───── AVAILABLE DATA ─────

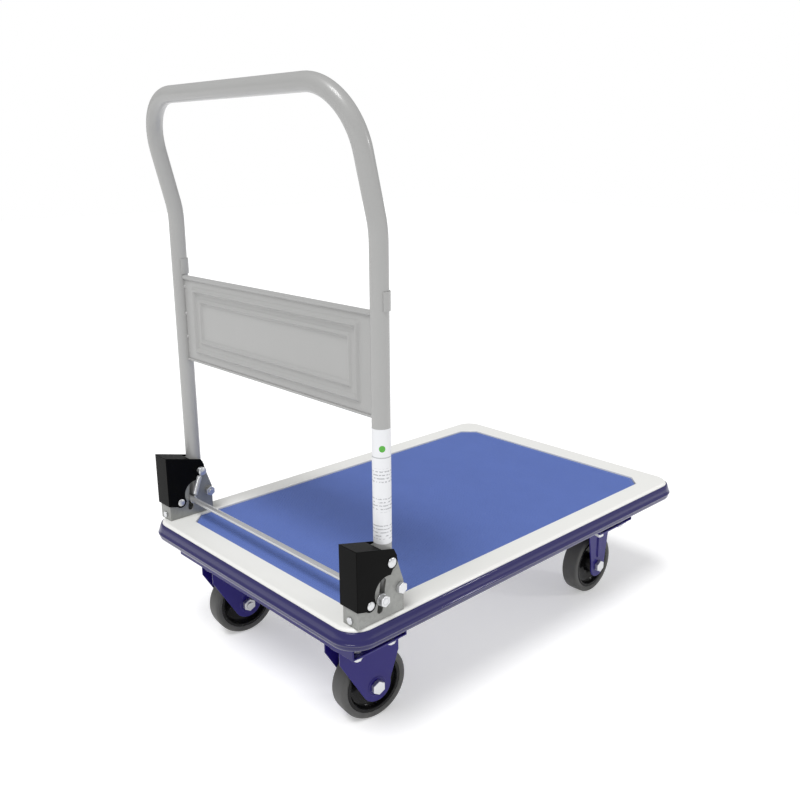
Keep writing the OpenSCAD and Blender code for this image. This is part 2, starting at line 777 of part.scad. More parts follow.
module ball_ring(side) {
    color(zinc) at_swivel(side) for (i = [0:ball_count - 1]) rotate([0, 0, i * 360 / ball_count])
        translate([ball_circle_r, 0, crown_z + seat_gap + ball_d / 2]) sphere(d = ball_d);
}

// One leg of a swivel fork, drawn in Y and Z from the kingpin and the floor
module swivel_leg_outline() {
    end_r = fork_end_w / 2;
    rear = crown_r - 1;
    front = caster_trail + 35;
    shoulder_z = crown_z - 17;
    translate([caster_trail, wheel_r]) circle(end_r);
    polygon([[-rear, crown_z], [-rear, shoulder_z], [-rear / 2, shoulder_z - 26],
        [caster_trail - end_r * cos(25), wheel_r - end_r * sin(25)],
        [caster_trail + end_r * cos(15), wheel_r + end_r * sin(-15)],
        [caster_trail + end_r * cos(10), wheel_r + end_r * sin(10)],
        [front, shoulder_z - 8], [front, crown_z]]);
}

module swivel_fork(side) {
    leg_out = swivel_gap + fork_t;
    front = caster_trail + 35;
    shield_t = 2;
    shield_h = 4;
    color(caster_violet) at_swivel(side) difference() {
        union() {
            translate([0, 0, crown_z - fork_t]) cylinder(r = crown_r, h = fork_t);
            translate([-leg_out, 0, crown_z - fork_t]) cube([2 * leg_out, front, fork_t]);
            for (x = [-leg_out, swivel_gap]) yz_plate(x, x + fork_t) swivel_leg_outline();
            translate([0, 0, crown_z - fork_t]) difference() {
                cylinder(r = shield_r + shield_t, h = fork_t + shield_h);
                translate([0, 0, fork_t]) cylinder(r = shield_r, h = shield_h + cut);
            }
        }
        translate([0, 0, crown_z - fork_t - cut]) cylinder(r = kingpin_r + pin_fit, h = fork_t + 2 * cut);
        translate([0, caster_trail, wheel_r])
            rod_x(axle_r + pin_fit, -leg_out - cut, leg_out + cut);
    }
}

// One leg of a fixed fork, drawn in Y and Z from the axle and the floor
module fixed_leg_outline() {
    end_r = fixed_end_w / 2;
    top_half = 30;
    translate([0, wheel_r]) circle(end_r);
    polygon([[-top_half, plate_z + plate_t / 2], [-end_r, wheel_r + 8], [-end_r, wheel_r],
        [end_r, wheel_r], [end_r, wheel_r + 8], [top_half, plate_z + plate_t / 2]]);
}

module fixed_fork(side) {
    leg_out = fixed_gap + fork_t;
    rib_w = 8;
    rib_t = 2;
    rib_low = wheel_r + 16;
    color(caster_violet) translate([side * rear_x, front_y, 0]) difference() {
        union() {
            translate([0, 0, plate_z]) caster_plate();
            for (x = [-leg_out, fixed_gap]) yz_plate(x, x + fork_t) fixed_leg_outline();
            for (end = [0, 180]) rotate([0, 0, end])
                translate([leg_out - seat_gap, -rib_w / 2, rib_low])
                    cube([rib_t + seat_gap, rib_w, plate_z - rib_low]);
        }
        translate([0, 0, wheel_r]) rod_x(axle_r + pin_fit, -leg_out - cut, leg_out + cut);
    }
}

// An axle bolt: its head is outboard at +X, its plain shank crosses both fork legs
module axle_bolt(leg_out) {
    head_h = 6;
    thread_out = 9;
    color(zinc) translate([0, 0, wheel_r]) {
        rod_x(axle_r, -leg_out - thread_out, leg_out + seat_gap);
        hex_x(axle_af, leg_out + seat_gap, leg_out + seat_gap + head_h);
    }
}

module axle_nut(leg_out) {
    nut_h = 7;
    color(zinc) translate([0, 0, wheel_r]) difference() {
        hex_x(axle_af, -leg_out - seat_gap - nut_h, -leg_out - seat_gap);
        rod_x(axle_r + pin_fit, -leg_out - nut_h - cut, -leg_out + cut);
    }
}

// Turns a piece drawn for the right caster so that its head is outboard on the left one too
module outboard(side) {
    rotate([0, 0, side > 0 ? 0 : 180]) children();
}

module at_rear_axle(side) {
    at_swivel(side) translate([0, caster_trail, 0]) outboard(side) children();
}

module at_front_axle(side) {
    translate([side * rear_x, front_y, 0]) outboard(side) children();
}

module caster_bolts() {
    head_t = 5.3;
    shank = chassis_sheet + plate_t + hex_h + 3;
    color(zinc) for (y = [kingpin_y, front_y]) at_caster_bolts(y) {
        translate([0, 0, caster_h + chassis_sheet + seat_gap]) cylinder(d = hex_af / cos(30), h = head_t, $fn = 6);
        translate([0, 0, caster_h + chassis_sheet + seat_gap - shank]) cylinder(r = bolt_r, h = shank);
    }
}

module caster_nuts() {
    color(zinc) for (y = [kingpin_y, front_y]) at_caster_bolts(y)
        translate([0, 0, plate_z - seat_gap - hex_h]) difference() {
            cylinder(d = hex_af / cos(30), h = hex_h, $fn = 6);
            translate([0, 0, -cut]) cylinder(r = bolt_r + pin_fit, h = hex_h + 2 * cut);
        }
}

// ---------- wheels, drawn round the X axis at the wheel's middle ----------

module turned_x() {
    translate([0, 0, wheel_r]) rotate([0, 90, 0]) rotate_extrude() children();
}

module tyre() {
    shoulder_r = 4;
    side_w = tread_w / 2 - shoulder_r;
    color(tyre_grey) turned_x() {
        translate([rim_r, -side_w]) square([tyre_t, 2 * side_w]);
        translate([rim_r, -tread_w / 2]) square([tyre_t - shoulder_r, tread_w]);
        for (y = [-side_w, side_w]) translate([wheel_r - shoulder_r, y]) circle(shoulder_r);
    }
}

module hub() {
    rim_w = tread_w - 2;
    rim_t = 5;
    web_t = 9;
    boss_r = 14;
    color(hub_black) turned_x() {
        translate([rim_r - rim_t - seat_gap, -rim_w / 2]) square([rim_t, rim_w]);
        translate([boss_r - 2, -web_t / 2]) square([rim_r - rim_t - boss_r + 3, web_t]);
        translate([bush_r + pin_fit, -hub_w / 2]) square([boss_r - bush_r, hub_w]);
    }
}

module bush(half) {
    color(zinc) turned_x() translate([axle_r + pin_fit, -half]) square([bush_r - axle_r - pin_fit, 2 * half]);
}

// ---------- the cart ----------

deck_pan();
deck_mat();
bumper();
cross_channel(kingpin_y);  // cross_channel_rear
cross_channel(front_y);  // cross_channel_front
deck_stiffeners();
foot_tabs();
bracket(-1);  // bracket_left
bracket(1);  // bracket_right
cover(-1);  // cover_left
cover(1);  // cover_right
pivot_pins();
stop_bolts();
stop_nuts();
cover_rivets();
bracket_bolts();
bracket_nuts();
foot_screws();
handle_tube();
back_panel();
leg_clips();
leg_label();
release_rod();
rod_washers();
rod_nuts();
return_spring(-1);  // return_spring_left
return_spring(1);  // return_spring_right
swivel_plate(-1);  // swivel_plate_left
swivel_plate(1);  // swivel_plate_right
kingpin(-1);  // kingpin_left
kingpin(1);  // kingpin_right
ball_ring(-1);  // ball_ring_left
ball_ring(1);  // ball_ring_right
swivel_fork(-1);  // swivel_fork_left
swivel_fork(1);  // swivel_fork_right
at_rear_axle(-1) axle_bolt(swivel_gap + fork_t);  // rear_axle_bolt_left
at_rear_axle(1) axle_bolt(swivel_gap + fork_t);  // rear_axle_bolt_right
at_rear_axle(-1) axle_nut(swivel_gap + fork_t);  // rear_axle_nut_left
at_rear_axle(1) axle_nut(swivel_gap + fork_t);  // rear_axle_nut_right
fixed_fork(-1);  // fixed_fork_left
fixed_fork(1);  // fixed_fork_right
for (side = [-1, 1]) at_front_axle(side) axle_bolt(fixed_gap + fork_t);  // front_axle_bolts
for (side = [-1, 1]) at_front_axle(side) axle_nut(fixed_gap + fork_t);  // front_axle_nuts
caster_bolts();
caster_nuts();
at_rear_axle(-1) tyre();  // rear_tyre_left
at_rear_axle(1) tyre();  // rear_tyre_right
at_rear_axle(-1) hub();  // rear_hub_left
at_rear_axle(1) hub();  // rear_hub_right
at_rear_axle(-1) bush(swivel_gap - 2 * seat_gap);  // rear_bush_left
at_rear_axle(1) bush(swivel_gap - 2 * seat_gap);  // rear_bush_right
at_front_axle(-1) tyre();  // front_tyre_left
at_front_axle(1) tyre();  // front_tyre_right
at_front_axle(-1) hub();  // front_hub_left
at_front_axle(1) hub();  // front_hub_right
at_front_axle(-1) bush(fixed_gap - 2 * seat_gap);  // front_bush_left
at_front_axle(1) bush(fixed_gap - 2 * seat_gap);  // front_bush_right
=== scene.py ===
"""Folding platform cart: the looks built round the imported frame.

Everything is in metres in the frame's own axes: X across the cart, +Y forward, +Z up, with the
handle at the -Y end. Places and sizes come from the frame's nodes and joints.
"""

import json
import math
from functools import cache

import bmesh
import bpy
from bpy.props import FloatProperty, FloatVectorProperty, IntProperty, PointerProperty
from mathutils import Matrix, Quaternion, Vector


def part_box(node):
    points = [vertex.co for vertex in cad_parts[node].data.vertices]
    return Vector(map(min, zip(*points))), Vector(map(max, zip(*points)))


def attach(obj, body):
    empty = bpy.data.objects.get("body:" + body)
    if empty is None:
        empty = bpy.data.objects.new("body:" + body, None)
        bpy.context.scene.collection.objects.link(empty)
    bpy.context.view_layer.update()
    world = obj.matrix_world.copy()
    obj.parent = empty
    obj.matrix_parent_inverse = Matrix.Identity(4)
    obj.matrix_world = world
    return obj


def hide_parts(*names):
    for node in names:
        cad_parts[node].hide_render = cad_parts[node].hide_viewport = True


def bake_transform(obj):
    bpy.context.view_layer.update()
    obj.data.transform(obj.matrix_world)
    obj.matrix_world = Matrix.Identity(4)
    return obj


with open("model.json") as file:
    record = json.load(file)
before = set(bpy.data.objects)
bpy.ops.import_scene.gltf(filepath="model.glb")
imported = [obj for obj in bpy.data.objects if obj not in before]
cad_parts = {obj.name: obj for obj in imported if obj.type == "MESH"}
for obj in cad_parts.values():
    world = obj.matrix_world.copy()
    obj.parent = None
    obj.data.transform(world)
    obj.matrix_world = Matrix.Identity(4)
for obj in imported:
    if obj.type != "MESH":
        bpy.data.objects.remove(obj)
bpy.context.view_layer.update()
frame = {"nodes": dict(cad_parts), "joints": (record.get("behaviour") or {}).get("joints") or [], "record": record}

bl_info = {
    "name": "Folding platform cart",
    "version": (1, 0, 0),
    "blender": (4, 5, 0),
    "location": "View3D > Sidebar > Cart",
    "description": "Builds a folding platform cart round its packed frame",
    "category": "Add Mesh",
}

NODES = frame["nodes"]
BODY_OF = {n: b for b, members in frame["record"]["behaviour"]["bodies"].items() for n in members}
JOINTS = {j["name"]: j for j in frame["joints"]}
SIDES = (("left", -1), ("right", 1))
MM = 0.001


def linear(red, green, blue):
    """A colour given in screen values from 0 to 255, as the linear colour that shaders take."""
    def channel(value):
        value /= 255
        return value / 12.92 if value <= 0.04045 else ((value + 0.055) / 1.055) ** 2.4
    return tuple(channel(v) for v in (red, green, blue))


def colour_property(name, description, screen):
    return FloatVectorProperty(name=name, description=description, subtype="COLOR", size=3,
                               default=linear(*screen), min=0, max=1)


def length_property(name, description, millimetres):
    return FloatProperty(name=name, description=description, default=millimetres * MM, min=0,
                         unit="LENGTH", precision=5)


# ---------------------------------------------------------------- settings

class DeckSettings(bpy.types.PropertyGroup):
    border: colour_property("Border", "Enamel of the deck pan", (232, 232, 229))
    mat: colour_property("Mat", "Rubber of the mat", (92, 114, 179))
    bumper: colour_property("Bumper", "Vinyl of the bumper", (42, 39, 90))
    recess_edge: length_property("Recess edge", "Radius of the pressed edge round the mat", 1.3)
    rib_pitch: length_property("Rib pitch", "Distance from one mat rib to the next", 3.2)
    rib_height: length_property("Rib height", "Height of the mat's ribs", 0.5)
    rib_share: FloatProperty(name="Rib share", description="A rib's width as a share of the pitch",
                             default=0.62, min=0.1, max=1)
    mat_margin: length_property("Mat margin", "Plain edge left round the ribs", 4)
    bumper_bead: length_property("Bumper bead", "Radius of the fine bead along the bumper", 1.9)
    hook_depth: length_property("Hook depth", "How far the bumper's hook reaches in", 9)
    hook: length_property("Hook", "Thickness of the bumper's hook", 2.4)
    corner: length_property("Corner", "Radius of the deck pan's corners", 30)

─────

## DESCRIPTION OF THE TASK
Copy every line of the material in which the word "points" occurs.

## REPLY
    points = [vertex.co for vertex in cad_parts[node].data.vertices]
    return Vector(map(min, zip(*points))), Vector(map(max, zip(*points)))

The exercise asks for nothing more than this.